▶ [Task to carry out] Only a number is expected: how many lines in the data below contain the word "bodies".

▶ [Data to process]
--------------------------------------------------
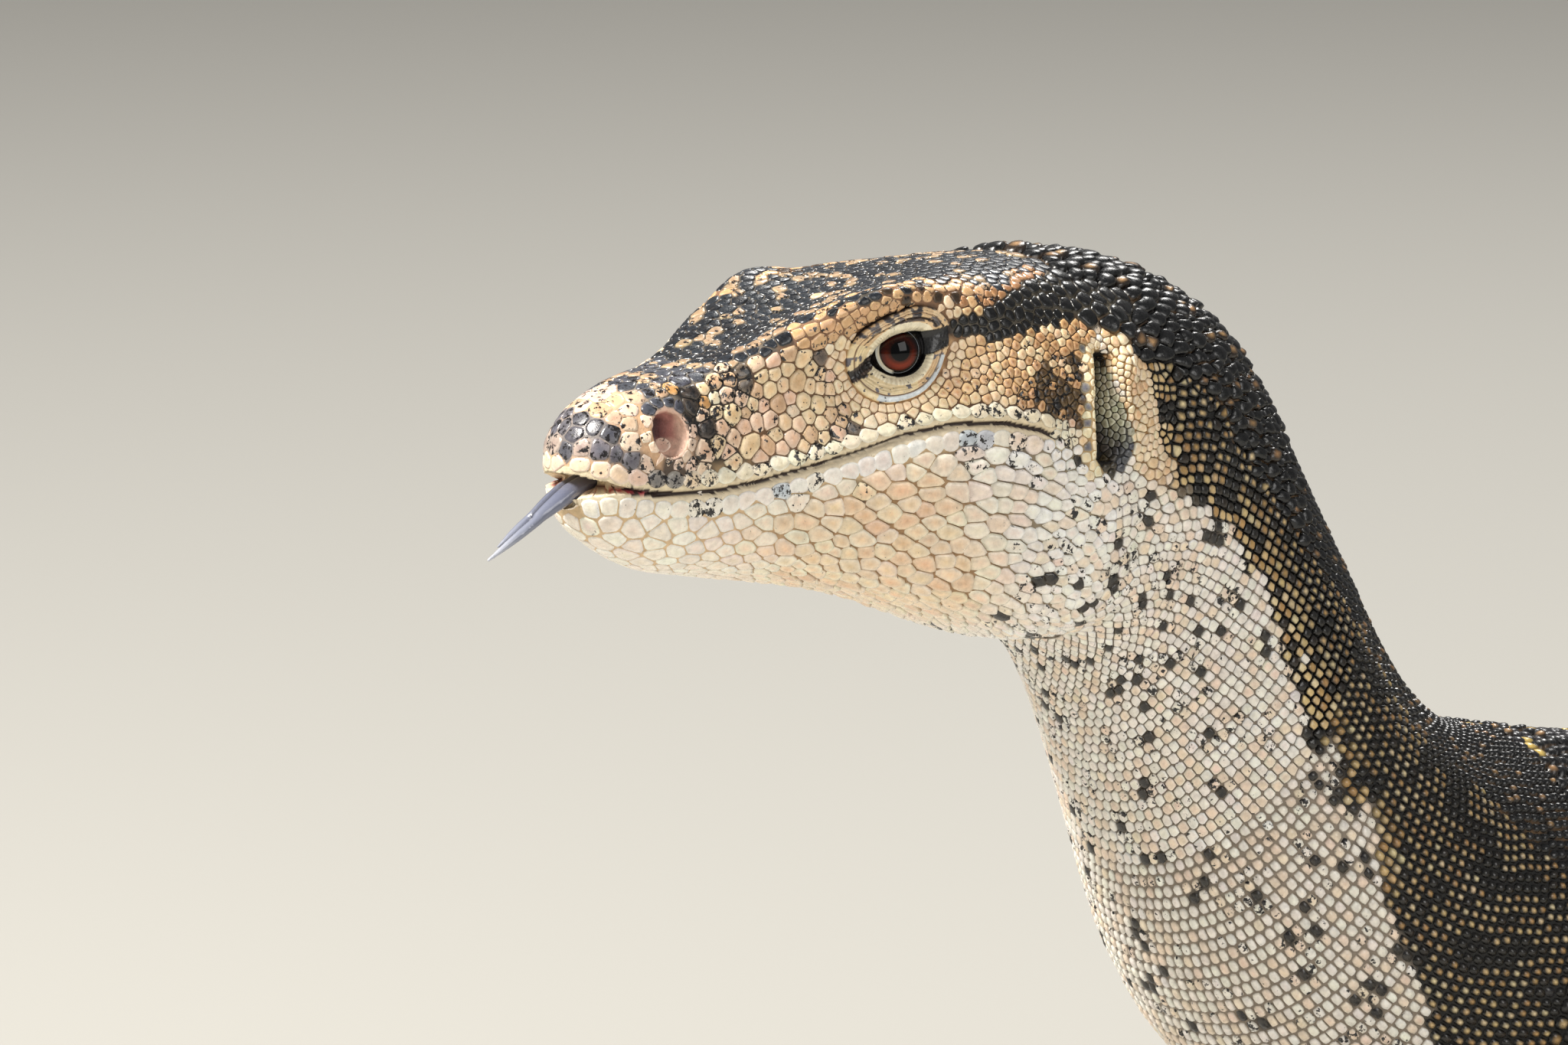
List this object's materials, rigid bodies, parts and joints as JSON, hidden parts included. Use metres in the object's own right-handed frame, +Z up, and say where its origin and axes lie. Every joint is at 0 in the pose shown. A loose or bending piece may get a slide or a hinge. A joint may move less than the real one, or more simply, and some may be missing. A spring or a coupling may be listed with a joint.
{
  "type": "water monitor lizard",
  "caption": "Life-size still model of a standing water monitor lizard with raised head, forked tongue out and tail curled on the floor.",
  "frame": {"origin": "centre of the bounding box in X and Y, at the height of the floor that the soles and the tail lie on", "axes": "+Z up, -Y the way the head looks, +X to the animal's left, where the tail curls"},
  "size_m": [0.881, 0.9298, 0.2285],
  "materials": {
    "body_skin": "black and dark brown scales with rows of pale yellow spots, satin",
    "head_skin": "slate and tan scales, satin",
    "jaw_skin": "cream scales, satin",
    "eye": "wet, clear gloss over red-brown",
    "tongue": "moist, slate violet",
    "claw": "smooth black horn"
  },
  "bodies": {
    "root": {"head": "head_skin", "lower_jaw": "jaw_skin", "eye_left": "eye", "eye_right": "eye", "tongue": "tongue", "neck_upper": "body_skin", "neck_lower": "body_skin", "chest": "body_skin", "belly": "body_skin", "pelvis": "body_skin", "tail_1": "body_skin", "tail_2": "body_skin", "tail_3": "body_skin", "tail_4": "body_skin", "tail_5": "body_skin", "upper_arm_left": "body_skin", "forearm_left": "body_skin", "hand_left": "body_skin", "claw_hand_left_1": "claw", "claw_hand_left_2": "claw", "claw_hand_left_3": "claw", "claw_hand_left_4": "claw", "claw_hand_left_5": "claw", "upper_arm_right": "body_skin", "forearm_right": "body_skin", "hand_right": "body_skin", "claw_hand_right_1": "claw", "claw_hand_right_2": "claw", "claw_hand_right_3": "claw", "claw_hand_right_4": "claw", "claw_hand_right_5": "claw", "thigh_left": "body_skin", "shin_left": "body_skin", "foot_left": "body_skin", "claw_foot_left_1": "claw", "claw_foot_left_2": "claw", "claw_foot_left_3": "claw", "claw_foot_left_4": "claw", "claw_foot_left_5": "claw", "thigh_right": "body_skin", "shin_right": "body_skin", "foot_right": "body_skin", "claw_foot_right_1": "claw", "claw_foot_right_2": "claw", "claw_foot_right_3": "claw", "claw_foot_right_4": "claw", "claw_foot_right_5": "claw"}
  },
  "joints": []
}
--------------------------------------------------
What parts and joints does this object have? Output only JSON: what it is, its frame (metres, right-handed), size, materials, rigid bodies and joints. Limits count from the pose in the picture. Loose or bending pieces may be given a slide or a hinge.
--------------------------------------------------
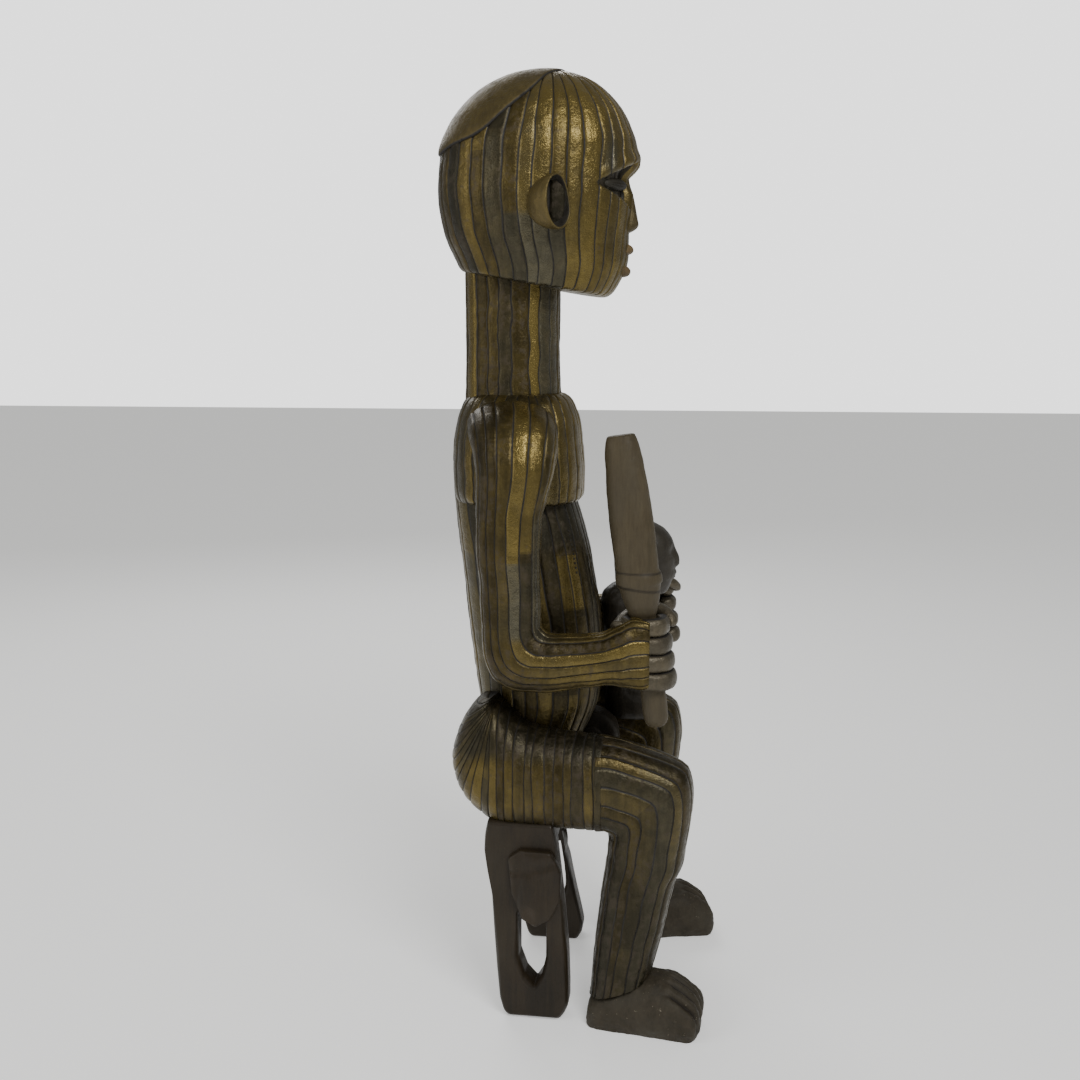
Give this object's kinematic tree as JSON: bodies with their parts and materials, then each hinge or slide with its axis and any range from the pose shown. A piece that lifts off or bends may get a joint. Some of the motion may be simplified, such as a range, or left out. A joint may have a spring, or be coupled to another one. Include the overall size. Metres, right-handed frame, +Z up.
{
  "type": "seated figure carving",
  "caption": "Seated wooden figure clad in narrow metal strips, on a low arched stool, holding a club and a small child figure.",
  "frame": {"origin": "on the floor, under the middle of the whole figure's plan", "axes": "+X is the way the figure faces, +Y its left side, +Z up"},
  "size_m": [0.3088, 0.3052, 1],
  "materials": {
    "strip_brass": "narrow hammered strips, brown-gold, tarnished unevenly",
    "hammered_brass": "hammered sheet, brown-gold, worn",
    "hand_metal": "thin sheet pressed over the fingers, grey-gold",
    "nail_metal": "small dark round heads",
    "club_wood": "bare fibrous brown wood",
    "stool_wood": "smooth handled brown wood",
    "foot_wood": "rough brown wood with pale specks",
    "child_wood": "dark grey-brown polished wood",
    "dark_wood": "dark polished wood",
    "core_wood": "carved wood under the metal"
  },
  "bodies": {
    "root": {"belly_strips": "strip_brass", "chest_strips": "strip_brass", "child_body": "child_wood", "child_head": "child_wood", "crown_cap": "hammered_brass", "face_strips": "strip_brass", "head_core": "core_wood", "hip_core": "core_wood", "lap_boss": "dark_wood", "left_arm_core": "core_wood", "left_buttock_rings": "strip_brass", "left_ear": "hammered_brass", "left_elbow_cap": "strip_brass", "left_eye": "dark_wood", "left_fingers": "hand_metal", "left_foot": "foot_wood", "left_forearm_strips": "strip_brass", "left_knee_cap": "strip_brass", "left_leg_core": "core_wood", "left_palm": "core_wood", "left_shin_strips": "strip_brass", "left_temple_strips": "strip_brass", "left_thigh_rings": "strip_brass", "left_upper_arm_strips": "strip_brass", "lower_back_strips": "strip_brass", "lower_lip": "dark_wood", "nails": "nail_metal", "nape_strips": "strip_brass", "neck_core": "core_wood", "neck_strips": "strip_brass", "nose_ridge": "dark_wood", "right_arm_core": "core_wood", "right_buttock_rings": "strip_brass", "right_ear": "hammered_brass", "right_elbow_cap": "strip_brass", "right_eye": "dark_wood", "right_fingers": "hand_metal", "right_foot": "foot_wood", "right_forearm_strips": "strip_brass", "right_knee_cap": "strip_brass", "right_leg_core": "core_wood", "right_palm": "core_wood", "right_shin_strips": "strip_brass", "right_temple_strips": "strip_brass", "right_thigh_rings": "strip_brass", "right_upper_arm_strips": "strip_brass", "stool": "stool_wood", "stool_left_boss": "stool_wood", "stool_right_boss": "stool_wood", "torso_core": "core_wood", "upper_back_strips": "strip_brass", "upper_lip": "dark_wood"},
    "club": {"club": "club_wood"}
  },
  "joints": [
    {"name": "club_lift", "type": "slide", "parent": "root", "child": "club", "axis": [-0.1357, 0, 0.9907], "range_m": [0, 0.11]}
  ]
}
--------------------------------------------------
▶ [Final result] 5